A segunda forma possível é diretamente através do item desejado pelo comprador usando sites de busca. Tais sites, basicamente, diferenciam-se pela natureza da oferta. Uma variante deste modelo conduz o comprador a uma loja onde a compra é efetuada de modo tradicional (exemplos: Bondfaro e Buscapé). Outra variante conduz o comprador diretamente ao vendedor (pessoa física ou jurídica) devidamente credenciado e avaliado pelo site, com o qual pode estabelecer uma conversação assíncrona a respeito de preço, qualidade, frete etc. (exemplo MercadoLivre). Uma terceira variante seria a indicação do item a ser comprado através da rede social por meio de um link.

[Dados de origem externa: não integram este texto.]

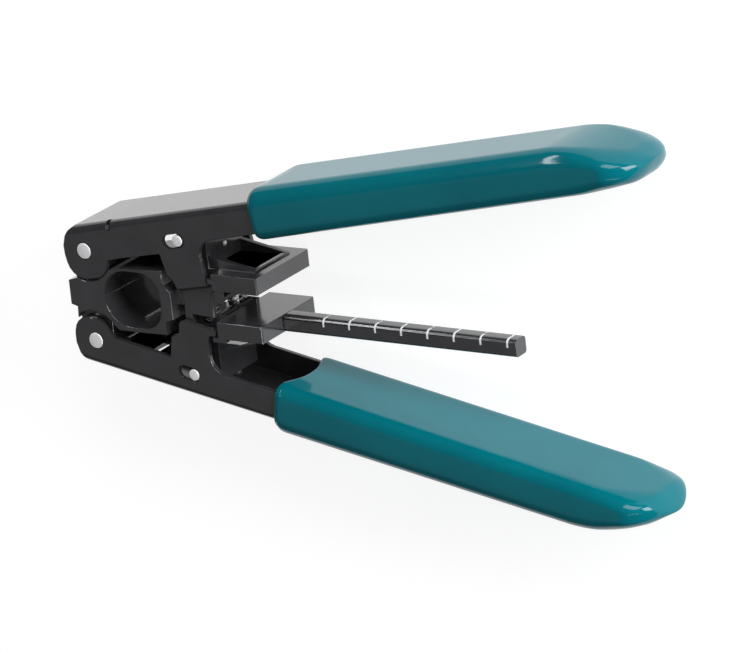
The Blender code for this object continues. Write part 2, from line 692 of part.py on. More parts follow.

A terceira forma é a mediação entre os funcionários de uma empresa e uma ou mais lojas virtuais realizadas por empresas especializadas em premiação. Os pontos de cada funcionário são traduzidos em valores com os quais ele pode comprar mercadorias de lojas credenciadas. O comprador tem direto a preços reduzidos e a loja vendedora “ganha” potenciais clientes sem esforço mercadológico, além de ganho no volume. Exemplo deste modelo: WebPremios.
C – Visão Logística
A categorização operacional do comércio eletrônico também pode ser feita sob a ótica do acesso da loja a diferentes modalidades de estoques.

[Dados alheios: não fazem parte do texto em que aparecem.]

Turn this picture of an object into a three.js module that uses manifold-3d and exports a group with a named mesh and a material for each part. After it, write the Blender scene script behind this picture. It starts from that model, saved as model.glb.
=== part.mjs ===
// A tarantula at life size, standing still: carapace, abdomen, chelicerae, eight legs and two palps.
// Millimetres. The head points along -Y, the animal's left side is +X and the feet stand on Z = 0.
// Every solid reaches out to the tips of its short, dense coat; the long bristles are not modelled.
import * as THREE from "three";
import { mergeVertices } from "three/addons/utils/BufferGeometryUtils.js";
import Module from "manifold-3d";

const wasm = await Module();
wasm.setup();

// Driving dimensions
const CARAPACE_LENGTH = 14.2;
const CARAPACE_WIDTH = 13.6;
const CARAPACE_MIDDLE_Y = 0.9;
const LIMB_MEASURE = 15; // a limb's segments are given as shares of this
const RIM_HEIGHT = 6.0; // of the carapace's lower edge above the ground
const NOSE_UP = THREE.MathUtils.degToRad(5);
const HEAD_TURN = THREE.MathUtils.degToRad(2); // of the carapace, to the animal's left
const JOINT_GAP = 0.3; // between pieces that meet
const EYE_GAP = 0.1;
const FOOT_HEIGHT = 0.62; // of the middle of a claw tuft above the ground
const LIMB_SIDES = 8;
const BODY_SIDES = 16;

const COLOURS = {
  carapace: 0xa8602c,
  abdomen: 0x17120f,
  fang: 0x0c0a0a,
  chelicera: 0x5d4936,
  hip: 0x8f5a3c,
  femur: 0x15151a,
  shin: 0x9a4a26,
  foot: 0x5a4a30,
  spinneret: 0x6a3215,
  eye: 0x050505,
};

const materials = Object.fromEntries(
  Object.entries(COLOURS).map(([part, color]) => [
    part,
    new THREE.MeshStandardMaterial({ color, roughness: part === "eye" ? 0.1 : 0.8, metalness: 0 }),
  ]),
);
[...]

Embora a esmagadora maioria das pequenas e médias lojas virtuais opere desvinculada do estoque físico (uma das razões da perda de credibilidade), as lojas mais respeitáveis de mercado controlam, obrigatoriamente, o estoque próprio. Todavia, há outras modalidades de estoque com que contar que depende do grau de sofisticação do SWS e do BO.
C.1 Cross-docking
A primeira modalidade é o cross-docking: por meio de um acordo com fornecedores extremamente confiáveis, a loja vende antes de comprar e, ao estabelecer o prazo de entrega, considera o tempo de reposição prometido pelo fornecedor. Em síntese, conta-se com uma determinada quantidade de alguns itens no estoque de terceiros.

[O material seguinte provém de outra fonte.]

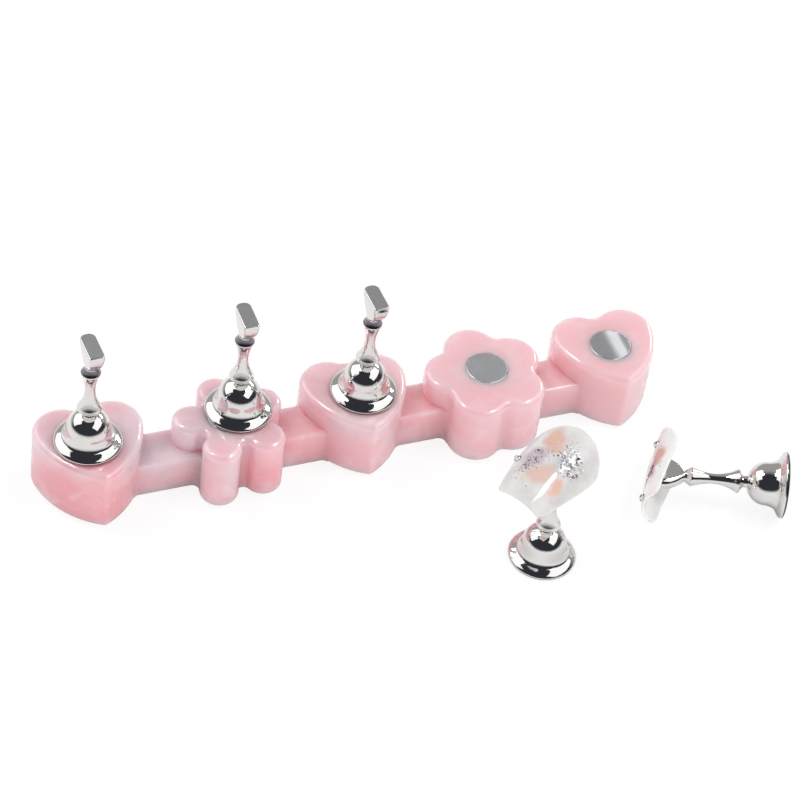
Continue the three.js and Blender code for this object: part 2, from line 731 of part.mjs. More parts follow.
// The dab of putty sits on the head's seat, and its top follows the hollow of the nail over it.
function puttyShape(nail) {
  const placement = nailPlacement(nail);
  const toNail = placement.clone().invert();
  const onNail = (point) => {
    const local = point.clone().applyMatrix4(toNail);
    const radius = nail.archRadius - NAIL_THICKNESS;
    const rise = Math.sqrt(radius ** 2 - local.y ** 2) - nail.archRadius;
    local.z = rise - nailBow(local.x) - PUTTY_CLEARANCE;
    return local.applyMatrix4(placement);
  };
  const outline = barArcs(PUTTY_WIDTH, PUTTY_LENGTH, PUTTY_WIDTH / 3);
  const foot = HOLDER_HEIGHT + PUTTY_CLEARANCE;
  const ring = (inset, z) => outlinePoints(outline, inset).map((p) => (
    new THREE.Vector3(p.x, p.y, z).applyAxisAngle(new THREE.Vector3(0, 0, 1), headTurnUnder(nail))
  ));
  const shoulder = ring(0, foot).map(onNail);
  for (const point of shoulder) {
    point.z -= PUTTY_EDGE_ROUND;
  }
  return loft([
    ring(PUTTY_EDGE_ROUND, foot),
    ring(0, foot + PUTTY_EDGE_ROUND),
    shoulder,
    ring(PUTTY_EDGE_ROUND, foot).map(onNail),
  ]);
}

// Assembly

// How each nail is shaped and how it sits on its head: the shift is in shares of the head's length, and the
// widest place is a share of the nail's length from its cuticle end.
const LARGE_NAIL = {
  length: LARGE_NAIL_LENGTH,
  width: LARGE_NAIL_WIDTH,
  edgeWidth: LARGE_NAIL_EDGE_WIDTH,
  archRadius: LARGE_NAIL_ARCH_RADIUS,
  cornerRadius: LARGE_NAIL_CORNER_RADIUS,
  puttyThickness: LARGE_NAIL_PUTTY_THICKNESS,
  widestShare: 0.28,
  cuticlePower: 2,
  shiftShares: [-0.302, -0.058],
  turnDeg: 212.8,
  pitchDeg: 6.5,
  rollDeg: -5.2,
};
const SMALL_NAIL = {
  length: SMALL_NAIL_LENGTH,
  width: SMALL_NAIL_WIDTH,
  edgeWidth: SMALL_NAIL_EDGE_WIDTH,
  archRadius: SMALL_NAIL_ARCH_RADIUS,
  cornerRadius: SMALL_NAIL_CORNER_RADIUS,
  puttyThickness: SMALL_NAIL_PUTTY_THICKNESS,
  widestShare: 0.362,
  cuticlePower: 2.7,
  shiftShares: [-0.057, -0.057],
  turnDeg: 84,
  pitchDeg: -11.3,
  rollDeg: 3.8,
};

// Stones: share of the length from the middle, and share of the arch's angle.
const LARGE_NAIL_STONE_SHARES = { a: [-0.188, 0.36], b: [0.088, -0.9] };
const SMALL_NAIL_STONE_SHARES = { a: [-0.23, 0.375], b: [0.44, 0.22] };

// Docked holders stand a little off the middle of their pads, by shares of the flange's radius.
const DOCKED = [
  { shiftShares: [-0.16, -0.01], headTurnDeg: 3 },
  { shiftShares: [0.35, 0.16], headTurnDeg: 0 },
  { shiftShares: [0.11, -0.02], headTurnDeg: 2 },
];

// Loose holders are placed in front of the strip, at shares of the pitch.
const STANDING_PLACE_SHARES = [0.949, -1.4175];
const LYING_PLACE_SHARES = [2.8446, -1.4336];
const LYING_HEADING_DEG = 156.85;

function holderWithNail(number, nail, stoneShares) {
  const group = holder(number, headTurnUnder(nail));
  const onHead = new THREE.Group();
  onHead.applyMatrix4(nailPlacement(nail));
  onHead.add(meshOf(`false_nail_${number}`, nailShell(nail), NAIL_GEL));
  for (const [letter, shares] of Object.entries(stoneShares)) {
    onHead.add(stone(`rhinestone_${number}${letter}`, nail, shares));
  }
  group.add(onHead, meshOf(`putty_${number}`, puttyShape(nail), PUTTY));
  return group;
}

function lowestPoint(object) {
  return new THREE.Box3().setFromObject(object, true).min.z;
}

// A lying holder rests on its flange's rim and on the edge of its nail, so its axis rises or dips until
// both reach equally low. The group is then set down on the table.
function layDown(group, nail) {
  const restSteps = 24;
  const rest = { low: -Math.PI / 8, high: Math.PI / 8 };
  for (let i = 0; i < restSteps; i++) {
    const rise = (rest.low + rest.high) / 2;
    group.rotation.set(0, Math.PI / 2 - rise, degrees(LYING_HEADING_DEG), "ZYX");
    group.updateMatrixWorld(true);
    const nailIsHigher = lowestPoint(nail) > lowestPoint(group);
    rest[nailIsHigher ? "high" : "low"] = rise;
  }
  group.position.z -= lowestPoint(group);
}

const stand = new THREE.Group();
stand.add(resinBase(), ...padDiscs());

DOCKED.forEach(({ shiftShares, headTurnDeg }, i) => {
  const docked = holder(i + 1, degrees(headTurnDeg));
  const [shiftX, shiftY] = shiftShares.map((share) => share * FLANGE_DIAMETER / 2);
  docked.position.set(PADS[i].x + shiftX, shiftY, PAD_HEIGHT);
  stand.add(docked);
});

const standing = holderWithNail(4, LARGE_NAIL, LARGE_NAIL_STONE_SHARES);
const [standingX, standingY] = STANDING_PLACE_SHARES.map((share) => share * PAD_PITCH);
standing.position.set(standingX, standingY, 0);
stand.add(standing);

const lying = holderWithNail(5, SMALL_NAIL, SMALL_NAIL_STONE_SHARES);
const [lyingX, lyingY] = LYING_PLACE_SHARES.map((share) => share * PAD_PITCH);
lying.position.set(lyingX, lyingY, 0);
layDown(lying, lying.getObjectByName("false_nail_5"));
stand.add(lying);

export default stand;
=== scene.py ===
"""Looks of the nail practice stand: a cast resin strip of heart and flower pads with steel discs, five
chromed tip holders with magnetic feet, and two decorated false nails. Shapes are worked out in
millimetres and stored in metres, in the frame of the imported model."""

import json
import math
import random

import bpy
from mathutils import Euler, Matrix, Vector


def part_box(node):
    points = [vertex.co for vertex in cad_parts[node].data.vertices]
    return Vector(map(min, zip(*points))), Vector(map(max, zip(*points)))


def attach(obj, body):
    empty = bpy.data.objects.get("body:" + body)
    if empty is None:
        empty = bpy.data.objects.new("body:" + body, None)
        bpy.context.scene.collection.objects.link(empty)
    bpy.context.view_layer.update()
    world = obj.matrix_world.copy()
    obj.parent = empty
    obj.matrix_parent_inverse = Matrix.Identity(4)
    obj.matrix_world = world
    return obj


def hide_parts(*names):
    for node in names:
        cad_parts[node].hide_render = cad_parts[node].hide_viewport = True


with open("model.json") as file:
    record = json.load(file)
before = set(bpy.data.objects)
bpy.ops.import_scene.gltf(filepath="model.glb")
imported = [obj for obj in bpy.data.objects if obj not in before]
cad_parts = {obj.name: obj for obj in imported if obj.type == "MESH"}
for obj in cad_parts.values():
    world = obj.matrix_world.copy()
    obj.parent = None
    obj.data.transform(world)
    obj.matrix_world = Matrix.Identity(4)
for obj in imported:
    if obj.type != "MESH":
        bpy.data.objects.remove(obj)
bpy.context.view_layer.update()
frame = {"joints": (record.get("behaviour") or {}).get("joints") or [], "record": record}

MM = 0.001

# Resin strip
PAD_PITCH = 32.4
PAD_HEIGHT = 16.5
PAD_TOP_ROUND = 1.5
PAD_BOTTOM_ROUND = 1.4
BAR_WIDTH = 10.25
BAR_HEIGHT = 10.0
BAR_EDGE_ROUND = 0.7
BAR_CORNER_RADIUS = BAR_WIDTH / 4
JOIN_ROUND = 1.6

HEART_LOBE_RADIUS = 7.2
HEART_LOBE_SPACING = 11.5
HEART_LOBE_Y = 4.86
HEART_NOTCH_RADIUS = 3.8
HEART_TIP_RADIUS = 1.65
HEART_TIP_REACH = 12.5
HEART_SIDE_RADIUS = 22.0

SLIM_PETAL_RADIUS = 4.6
SLIM_PETAL_DISTANCE = 9.35
SLIM_NOTCH_RADIUS = 1.25
PLUMP_PETAL_RADIUS = 6.8
PLUMP_PETAL_DISTANCE = 8.25
PLUMP_NOTCH_RADIUS = 2.3
PETAL_COUNT = 5
FLOWER_TURN_DEG = 95.5
SLIM_SHIFT_SHARES = (0.0624, -0.0797)
PLUMP_SHIFT_SHARES = (-0.0314, -0.0903)

DISC_DIAMETER = 10.0
DISC_THICKNESS = 1.5
DISC_CHAMFER = 0.2
DISC_CLEARANCE = 0.12

# Tip holder
HOLDER_HEIGHT = 30.7
FLANGE_DIAMETER = 16.0
FLANGE_RIM_HEIGHT = 0.5
FLARE_DIAMETER = 12.6
FLARE_HEIGHT = 1.85
BELL_DIAMETER = 10.4
BELL_SHOULDER_HEIGHT = 4.6
BELL_HEIGHT = 9.3
NECK_DIAMETER = 2.8
LOWER_COLLAR_DIAMETER = 5.8
LOWER_COLLAR_HEIGHT = 11.2
COLLAR_LAND = 0.25
STEM_DIAMETER = 2.5
STEM_WAIST_HEIGHT = 17.3
UPPER_COLLAR_DIAMETER = 4.6
UPPER_COLLAR_HEIGHT = 22.4
HEAD_ROOT_RISE = 1.8
HEAD_ROOT_HEIGHT = UPPER_COLLAR_HEIGHT + HEAD_ROOT_RISE
HEAD_LENGTH = 8.2
HEAD_WIDTH = 3.7
HEAD_WALL_HEIGHT = 1.1
HEAD_TOE_RADIUS = 1.6
HEAD_HEEL_RADIUS = 0.6
HEAD_EDGE_ROUND = 0.3
MAGNET_DIAMETER = 8.0
MAGNET_THICKNESS = 3.0
MAGNET_CHAMFER = 0.25
MAGNET_CLEARANCE = 0.2
MAGNET_RECESS = 0.2
MAGNET_GLUE = 0.2
FOOT_HOLLOW_DIAMETER = 12.4
FOOT_HOLLOW_DEPTH = 0.6
DOCKED_HEAD_TURN_DEG = {1: 3, 2: 0, 3: 2}

# Materials of a casting, in the order of its slots. The rim and recess slots hold darker chrome, which is
# painted shade.
PLATE_SLOT, SEAT_SLOT, RIM_SHADE_SLOT, RECESS_SHADE_SLOT = range(4)

# False nails, putty and stones. The gaps are those of the dressed pieces, narrower than the solids'.
NAIL_THICKNESS = 0.7
NAIL_BOW_RADIUS = 75.0
NAIL_UV = "nail"
WELD_DISTANCE = 0.002
PUTTY_LENGTH = 6.4
PUTTY_WIDTH = 3.0
PUTTY_CORNER_RADIUS = PUTTY_WIDTH / 3
PUTTY_EDGE_ROUND = 0.12
PUTTY_CLEARANCE = 0.15
PUTTY_GAP = PUTTY_CLEARANCE / 3
STONE_DIAMETER = 1.9
STONE_HEIGHT = 0.8
STONE_GLUE = 0.1
STONE_GAP = STONE_GLUE / 3
STONE_SIDES = 8
FLAKE_THICKNESS = 0.04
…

C.2 Integração com Centro de Distribuição
A segunda modalidade, válida para lojas virtuais associadas à rede de lojas físicas, é contar com o estoque do Centro de Distribuição corporativo. Há duas questões críticas a serem enfrentadas neste modelo: a necessidade de reserva de estoque em tempo real do SWS no sistema de BO da rede de lojas físicas e a expedição do CD caso a loja virtual seja um estabelecimento independente.
C.3 Estoque de terceiros
A terceira modalidade é contar com estoque de terceiros em tempo real. O pressuposto é que a reserva feita em tempo real no estoque do terceiro seja de fato cumprida e, além disso, que a expedição para o depósito da loja se realize dentro de um prazo preestabelecido usado quando da informação do prazo de entrega ao cliente. A maturidade em termos organizacionais e de TI do terceiro deve ser maior ou igual ao da loja.
C.4 Estoque nas lojas
A quarta modalidade é contar com o estoque residente nas lojas físicas além do residente no centro de distribuição. Esta prática tem sido usada de modo muito restrito e tem como origem a comercialização de artigos com demanda lentamente decrescente sem se tornar nula. Este modelo não é um resultado do comércio eletrônico: o conhecimento do estoque de cada loja em tempo real já era uma exigência da cadeia de livrarias.
Finalizando:
- As fronteiras do comércio eletrônico ainda estão se expandindo, embora esta idéia tenha mais de 15 anos. Não é possível prever o esgotamento do deste canal a médio prazo;
- A novidade do comércio eletrônico tem lhe conferido margens muito convidativas, no entanto, a vulgarização de modelos com menores barreiras à entrada deverá torná-los mais competitivos e concentrados;
- O comércio eletrônico, por sua juventude, dinamismo e por não ter sido gerado dentro do varejo tradicional (organizações com grande tradição gerencial), ainda carece de padrões contáveis específicos para avaliação e de índices de desempenho gerenciais. Esta lacuna explica o grande índice de mortalidade das lojas virtuais e a desconfiança de investidores;
- As razões fundamentais do crescimento e surgimento de novos modelos operacionais residem na alta dependência deste canal em relação à tecnologia com a qual compartilham a constante evolução e na absorção da transferência da demanda do varejo físico;
- Novas categorias estão sendo gradualmente incorporadas ao comércio eletrônico, muitas delas exigindo redefinição de processos em função na natureza do mercado fornecedor, da legislação e do atendimento ao consumidor;
- Os modelos existentes buscam incessantemente alargar suas fronteiras operacionais. O tradicional quer transformar-se em portal, a intermediação almeja incorporação funções das lojas que recomenda etc.
- Os novos modelos e suas variantes do comércio eletrônico geram grande instabilidade nos processos logísticos gerando profundo impacto computacional.
- Tem sido comum as lojas virtuais bem-sucedidas diversificarem seus modelos operacionais na busca de ganhos marginais. A experiência tem mostrado que esta estratégia é muito arriscada em função da complexidade computacional a ponto de comprometer as atividades mais rentáveis.